- PROVIDED MATERIAL:
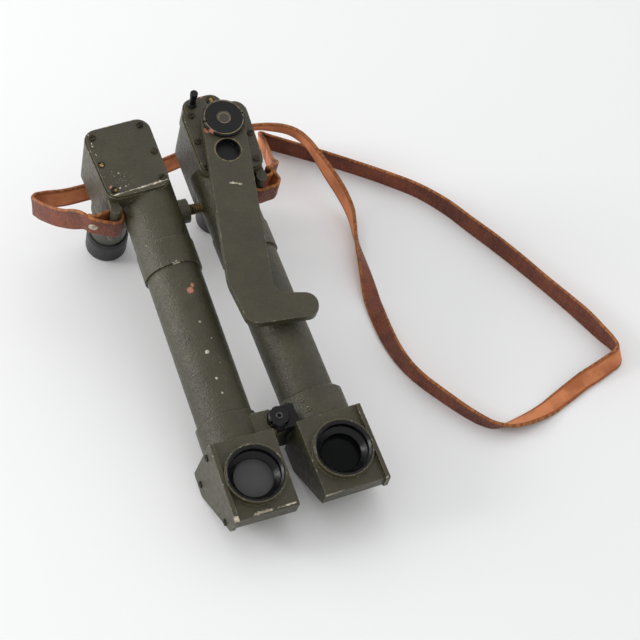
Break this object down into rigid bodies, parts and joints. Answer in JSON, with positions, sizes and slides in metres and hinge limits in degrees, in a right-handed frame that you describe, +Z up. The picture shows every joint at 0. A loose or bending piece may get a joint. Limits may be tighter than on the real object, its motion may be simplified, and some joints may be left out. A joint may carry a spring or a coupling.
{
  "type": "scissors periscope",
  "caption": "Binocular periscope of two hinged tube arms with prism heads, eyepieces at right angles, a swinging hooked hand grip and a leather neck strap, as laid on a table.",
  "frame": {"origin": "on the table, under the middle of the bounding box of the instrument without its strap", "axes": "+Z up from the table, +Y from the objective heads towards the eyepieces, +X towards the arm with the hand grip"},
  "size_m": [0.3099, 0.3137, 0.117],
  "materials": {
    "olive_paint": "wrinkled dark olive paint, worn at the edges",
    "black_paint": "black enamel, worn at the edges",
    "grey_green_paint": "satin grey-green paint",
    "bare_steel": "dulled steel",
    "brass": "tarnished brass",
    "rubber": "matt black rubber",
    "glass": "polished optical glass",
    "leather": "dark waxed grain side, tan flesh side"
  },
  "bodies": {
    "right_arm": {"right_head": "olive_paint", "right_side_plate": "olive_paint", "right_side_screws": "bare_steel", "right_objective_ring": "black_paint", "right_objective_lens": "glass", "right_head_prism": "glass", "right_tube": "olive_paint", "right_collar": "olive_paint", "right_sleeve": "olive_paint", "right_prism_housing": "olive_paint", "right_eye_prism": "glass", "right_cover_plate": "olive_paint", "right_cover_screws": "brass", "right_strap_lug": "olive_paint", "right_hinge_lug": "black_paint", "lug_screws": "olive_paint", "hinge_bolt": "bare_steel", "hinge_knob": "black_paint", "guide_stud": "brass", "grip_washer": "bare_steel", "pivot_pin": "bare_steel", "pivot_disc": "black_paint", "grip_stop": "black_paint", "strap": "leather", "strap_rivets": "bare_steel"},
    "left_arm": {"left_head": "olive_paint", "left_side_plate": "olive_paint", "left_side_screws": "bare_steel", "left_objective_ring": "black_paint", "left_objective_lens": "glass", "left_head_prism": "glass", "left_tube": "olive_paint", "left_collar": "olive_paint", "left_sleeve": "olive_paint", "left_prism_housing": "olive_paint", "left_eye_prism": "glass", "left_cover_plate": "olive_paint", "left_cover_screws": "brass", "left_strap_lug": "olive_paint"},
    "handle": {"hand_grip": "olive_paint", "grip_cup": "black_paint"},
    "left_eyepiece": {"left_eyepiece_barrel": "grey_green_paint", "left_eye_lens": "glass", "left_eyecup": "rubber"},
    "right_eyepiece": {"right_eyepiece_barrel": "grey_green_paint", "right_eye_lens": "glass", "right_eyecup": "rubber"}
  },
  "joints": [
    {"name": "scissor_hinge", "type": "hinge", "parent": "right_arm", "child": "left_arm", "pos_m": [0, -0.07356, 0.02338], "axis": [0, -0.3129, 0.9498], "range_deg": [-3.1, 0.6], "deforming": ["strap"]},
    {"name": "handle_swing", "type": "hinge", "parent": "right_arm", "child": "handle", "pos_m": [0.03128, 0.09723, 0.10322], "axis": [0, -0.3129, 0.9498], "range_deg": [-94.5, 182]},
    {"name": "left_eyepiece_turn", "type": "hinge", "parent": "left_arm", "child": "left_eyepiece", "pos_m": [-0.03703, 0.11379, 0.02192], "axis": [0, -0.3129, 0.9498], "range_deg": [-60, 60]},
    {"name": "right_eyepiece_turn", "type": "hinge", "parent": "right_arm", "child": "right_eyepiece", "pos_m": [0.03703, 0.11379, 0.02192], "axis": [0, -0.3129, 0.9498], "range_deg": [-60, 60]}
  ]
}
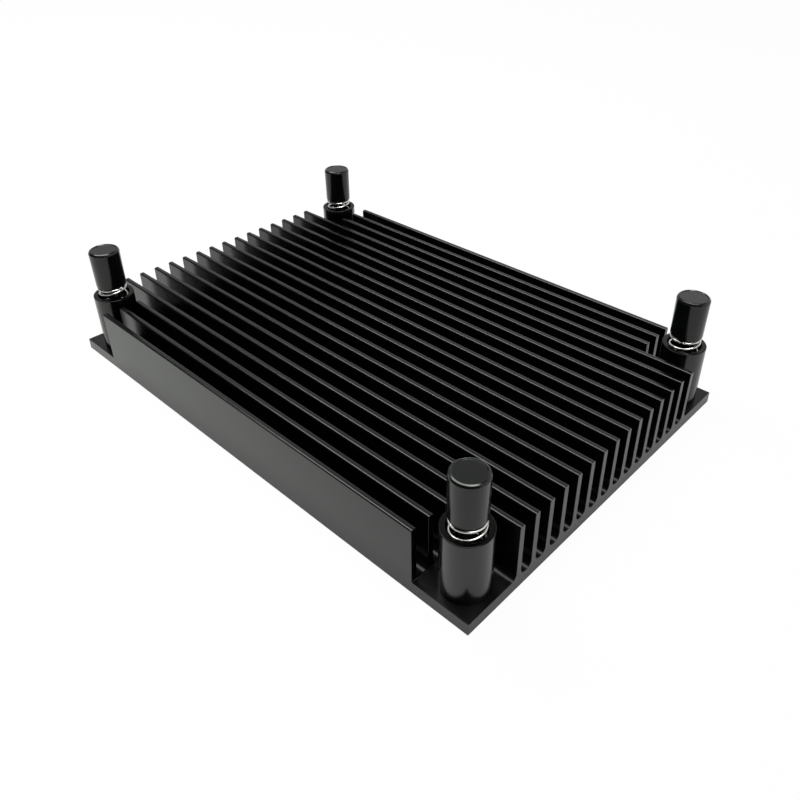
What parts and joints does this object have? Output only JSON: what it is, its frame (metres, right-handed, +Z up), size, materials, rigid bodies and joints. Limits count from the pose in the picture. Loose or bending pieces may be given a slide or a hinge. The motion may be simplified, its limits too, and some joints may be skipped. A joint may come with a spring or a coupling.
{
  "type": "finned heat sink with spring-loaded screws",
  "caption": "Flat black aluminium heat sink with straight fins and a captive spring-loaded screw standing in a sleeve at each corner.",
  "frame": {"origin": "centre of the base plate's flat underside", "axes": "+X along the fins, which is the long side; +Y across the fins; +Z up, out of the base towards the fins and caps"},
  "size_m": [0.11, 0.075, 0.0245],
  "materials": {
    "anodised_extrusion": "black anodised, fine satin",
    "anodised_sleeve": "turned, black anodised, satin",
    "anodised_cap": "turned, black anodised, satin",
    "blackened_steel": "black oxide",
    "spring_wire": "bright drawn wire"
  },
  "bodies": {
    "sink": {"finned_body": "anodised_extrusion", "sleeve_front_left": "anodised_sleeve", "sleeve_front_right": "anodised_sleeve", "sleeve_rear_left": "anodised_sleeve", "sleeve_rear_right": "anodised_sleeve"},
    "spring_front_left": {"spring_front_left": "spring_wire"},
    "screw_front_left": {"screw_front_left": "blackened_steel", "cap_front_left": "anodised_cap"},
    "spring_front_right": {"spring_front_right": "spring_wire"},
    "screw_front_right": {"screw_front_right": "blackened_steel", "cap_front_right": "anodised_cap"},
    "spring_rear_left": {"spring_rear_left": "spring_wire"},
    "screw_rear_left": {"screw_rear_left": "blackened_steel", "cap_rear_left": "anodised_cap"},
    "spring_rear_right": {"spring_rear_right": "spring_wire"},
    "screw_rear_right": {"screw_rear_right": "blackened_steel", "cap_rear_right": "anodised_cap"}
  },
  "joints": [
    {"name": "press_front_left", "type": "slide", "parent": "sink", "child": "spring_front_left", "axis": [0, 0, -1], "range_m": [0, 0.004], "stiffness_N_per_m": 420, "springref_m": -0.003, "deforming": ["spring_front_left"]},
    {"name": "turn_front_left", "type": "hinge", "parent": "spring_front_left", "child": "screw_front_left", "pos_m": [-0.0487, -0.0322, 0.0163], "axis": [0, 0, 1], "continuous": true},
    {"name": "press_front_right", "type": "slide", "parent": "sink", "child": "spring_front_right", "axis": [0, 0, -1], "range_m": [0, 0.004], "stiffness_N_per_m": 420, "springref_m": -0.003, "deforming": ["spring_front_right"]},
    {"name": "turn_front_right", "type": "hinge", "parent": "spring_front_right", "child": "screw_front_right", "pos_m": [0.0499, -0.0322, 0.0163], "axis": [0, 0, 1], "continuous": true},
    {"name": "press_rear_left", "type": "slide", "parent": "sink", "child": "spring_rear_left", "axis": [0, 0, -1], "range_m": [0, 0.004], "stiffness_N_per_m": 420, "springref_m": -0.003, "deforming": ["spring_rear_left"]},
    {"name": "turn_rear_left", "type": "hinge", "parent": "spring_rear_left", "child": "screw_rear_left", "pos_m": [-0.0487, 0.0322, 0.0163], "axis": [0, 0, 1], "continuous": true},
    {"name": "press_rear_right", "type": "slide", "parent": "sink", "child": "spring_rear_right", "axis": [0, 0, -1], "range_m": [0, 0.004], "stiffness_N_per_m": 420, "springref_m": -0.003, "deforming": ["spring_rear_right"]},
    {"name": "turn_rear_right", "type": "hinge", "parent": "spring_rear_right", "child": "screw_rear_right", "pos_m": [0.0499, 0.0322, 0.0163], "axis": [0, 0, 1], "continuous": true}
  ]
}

- EXERCISE:
Emit the full listing verbatim.

- EXPECTED ANSWER:
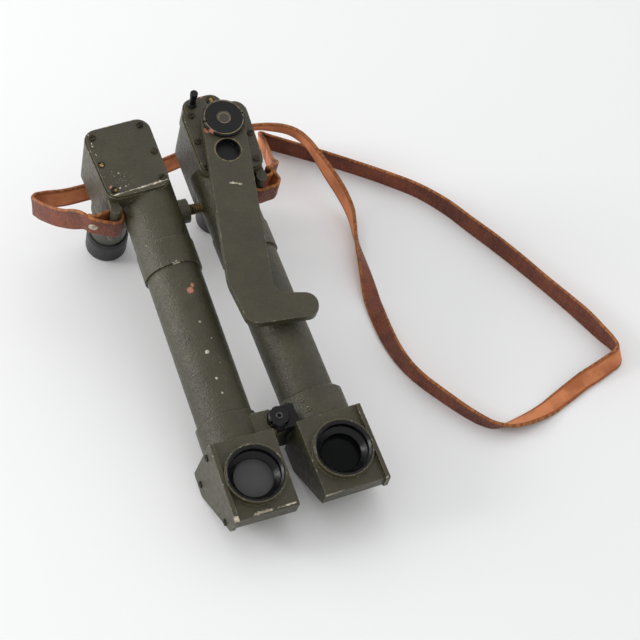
Break this object down into rigid bodies, parts and joints. Answer in JSON, with positions, sizes and slides in metres and hinge limits in degrees, in a right-handed frame that you describe, +Z up. The picture shows every joint at 0. A loose or bending piece may get a joint. Limits may be tighter than on the real object, its motion may be simplified, and some joints may be left out. A joint may carry a spring or a coupling.
{
  "type": "scissors periscope",
  "caption": "Binocular periscope of two hinged tube arms with prism heads, eyepieces at right angles, a swinging hooked hand grip and a leather neck strap, as laid on a table.",
  "frame": {"origin": "on the table, under the middle of the bounding box of the instrument without its strap", "axes": "+Z up from the table, +Y from the objective heads towards the eyepieces, +X towards the arm with the hand grip"},
  "size_m": [0.3099, 0.3137, 0.117],
  "materials": {
    "olive_paint": "wrinkled dark olive paint, worn at the edges",
    "black_paint": "black enamel, worn at the edges",
    "grey_green_paint": "satin grey-green paint",
    "bare_steel": "dulled steel",
    "brass": "tarnished brass",
    "rubber": "matt black rubber",
    "glass": "polished optical glass",
    "leather": "dark waxed grain side, tan flesh side"
  },
  "bodies": {
    "right_arm": {"right_head": "olive_paint", "right_side_plate": "olive_paint", "right_side_screws": "bare_steel", "right_objective_ring": "black_paint", "right_objective_lens": "glass", "right_head_prism": "glass", "right_tube": "olive_paint", "right_collar": "olive_paint", "right_sleeve": "olive_paint", "right_prism_housing": "olive_paint", "right_eye_prism": "glass", "right_cover_plate": "olive_paint", "right_cover_screws": "brass", "right_strap_lug": "olive_paint", "right_hinge_lug": "black_paint", "lug_screws": "olive_paint", "hinge_bolt": "bare_steel", "hinge_knob": "black_paint", "guide_stud": "brass", "grip_washer": "bare_steel", "pivot_pin": "bare_steel", "pivot_disc": "black_paint", "grip_stop": "black_paint", "strap": "leather", "strap_rivets": "bare_steel"},
    "left_arm": {"left_head": "olive_paint", "left_side_plate": "olive_paint", "left_side_screws": "bare_steel", "left_objective_ring": "black_paint", "left_objective_lens": "glass", "left_head_prism": "glass", "left_tube": "olive_paint", "left_collar": "olive_paint", "left_sleeve": "olive_paint", "left_prism_housing": "olive_paint", "left_eye_prism": "glass", "left_cover_plate": "olive_paint", "left_cover_screws": "brass", "left_strap_lug": "olive_paint"},
    "handle": {"hand_grip": "olive_paint", "grip_cup": "black_paint"},
    "left_eyepiece": {"left_eyepiece_barrel": "grey_green_paint", "left_eye_lens": "glass", "left_eyecup": "rubber"},
    "right_eyepiece": {"right_eyepiece_barrel": "grey_green_paint", "right_eye_lens": "glass", "right_eyecup": "rubber"}
  },
  "joints": [
    {"name": "scissor_hinge", "type": "hinge", "parent": "right_arm", "child": "left_arm", "pos_m": [0, -0.07356, 0.02338], "axis": [0, -0.3129, 0.9498], "range_deg": [-3.1, 0.6], "deforming": ["strap"]},
    {"name": "handle_swing", "type": "hinge", "parent": "right_arm", "child": "handle", "pos_m": [0.03128, 0.09723, 0.10322], "axis": [0, -0.3129, 0.9498], "range_deg": [-94.5, 182]},
    {"name": "left_eyepiece_turn", "type": "hinge", "parent": "left_arm", "child": "left_eyepiece", "pos_m": [-0.03703, 0.11379, 0.02192], "axis": [0, -0.3129, 0.9498], "range_deg": [-60, 60]},
    {"name": "right_eyepiece_turn", "type": "hinge", "parent": "right_arm", "child": "right_eyepiece", "pos_m": [0.03703, 0.11379, 0.02192], "axis": [0, -0.3129, 0.9498], "range_deg": [-60, 60]}
  ]
}
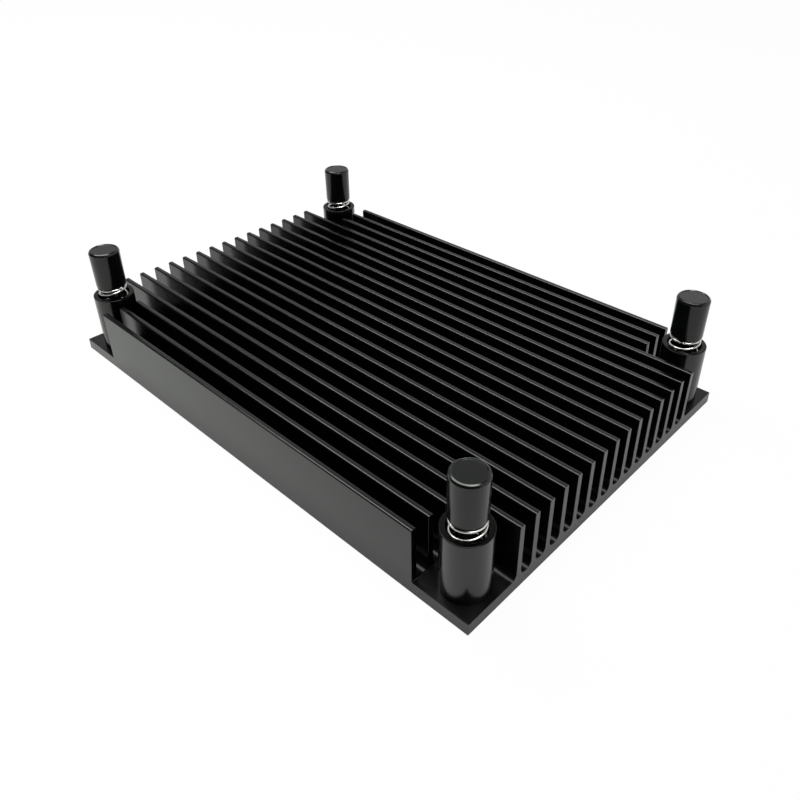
What parts and joints does this object have? Output only JSON: what it is, its frame (metres, right-handed, +Z up), size, materials, rigid bodies and joints. Limits count from the pose in the picture. Loose or bending pieces may be given a slide or a hinge. The motion may be simplified, its limits too, and some joints may be skipped. A joint may come with a spring or a coupling.
{
  "type": "finned heat sink with spring-loaded screws",
  "caption": "Flat black aluminium heat sink with straight fins and a captive spring-loaded screw standing in a sleeve at each corner.",
  "frame": {"origin": "centre of the base plate's flat underside", "axes": "+X along the fins, which is the long side; +Y across the fins; +Z up, out of the base towards the fins and caps"},
  "size_m": [0.11, 0.075, 0.0245],
  "materials": {
    "anodised_extrusion": "black anodised, fine satin",
    "anodised_sleeve": "turned, black anodised, satin",
    "anodised_cap": "turned, black anodised, satin",
    "blackened_steel": "black oxide",
    "spring_wire": "bright drawn wire"
  },
  "bodies": {
    "sink": {"finned_body": "anodised_extrusion", "sleeve_front_left": "anodised_sleeve", "sleeve_front_right": "anodised_sleeve", "sleeve_rear_left": "anodised_sleeve", "sleeve_rear_right": "anodised_sleeve"},
    "spring_front_left": {"spring_front_left": "spring_wire"},
    "screw_front_left": {"screw_front_left": "blackened_steel", "cap_front_left": "anodised_cap"},
    "spring_front_right": {"spring_front_right": "spring_wire"},
    "screw_front_right": {"screw_front_right": "blackened_steel", "cap_front_right": "anodised_cap"},
    "spring_rear_left": {"spring_rear_left": "spring_wire"},
    "screw_rear_left": {"screw_rear_left": "blackened_steel", "cap_rear_left": "anodised_cap"},
    "spring_rear_right": {"spring_rear_right": "spring_wire"},
    "screw_rear_right": {"screw_rear_right": "blackened_steel", "cap_rear_right": "anodised_cap"}
  },
  "joints": [
    {"name": "press_front_left", "type": "slide", "parent": "sink", "child": "spring_front_left", "axis": [0, 0, -1], "range_m": [0, 0.004], "stiffness_N_per_m": 420, "springref_m": -0.003, "deforming": ["spring_front_left"]},
    {"name": "turn_front_left", "type": "hinge", "parent": "spring_front_left", "child": "screw_front_left", "pos_m": [-0.0487, -0.0322, 0.0163], "axis": [0, 0, 1], "continuous": true},
    {"name": "press_front_right", "type": "slide", "parent": "sink", "child": "spring_front_right", "axis": [0, 0, -1], "range_m": [0, 0.004], "stiffness_N_per_m": 420, "springref_m": -0.003, "deforming": ["spring_front_right"]},
    {"name": "turn_front_right", "type": "hinge", "parent": "spring_front_right", "child": "screw_front_right", "pos_m": [0.0499, -0.0322, 0.0163], "axis": [0, 0, 1], "continuous": true},
    {"name": "press_rear_left", "type": "slide", "parent": "sink", "child": "spring_rear_left", "axis": [0, 0, -1], "range_m": [0, 0.004], "stiffness_N_per_m": 420, "springref_m": -0.003, "deforming": ["spring_rear_left"]},
    {"name": "turn_rear_left", "type": "hinge", "parent": "spring_rear_left", "child": "screw_rear_left", "pos_m": [-0.0487, 0.0322, 0.0163], "axis": [0, 0, 1], "continuous": true},
    {"name": "press_rear_right", "type": "slide", "parent": "sink", "child": "spring_rear_right", "axis": [0, 0, -1], "range_m": [0, 0.004], "stiffness_N_per_m": 420, "springref_m": -0.003, "deforming": ["spring_rear_right"]},
    {"name": "turn_rear_right", "type": "hinge", "parent": "spring_rear_right", "child": "screw_rear_right", "pos_m": [0.0499, 0.0322, 0.0163], "axis": [0, 0, 1], "continuous": true}
  ]
}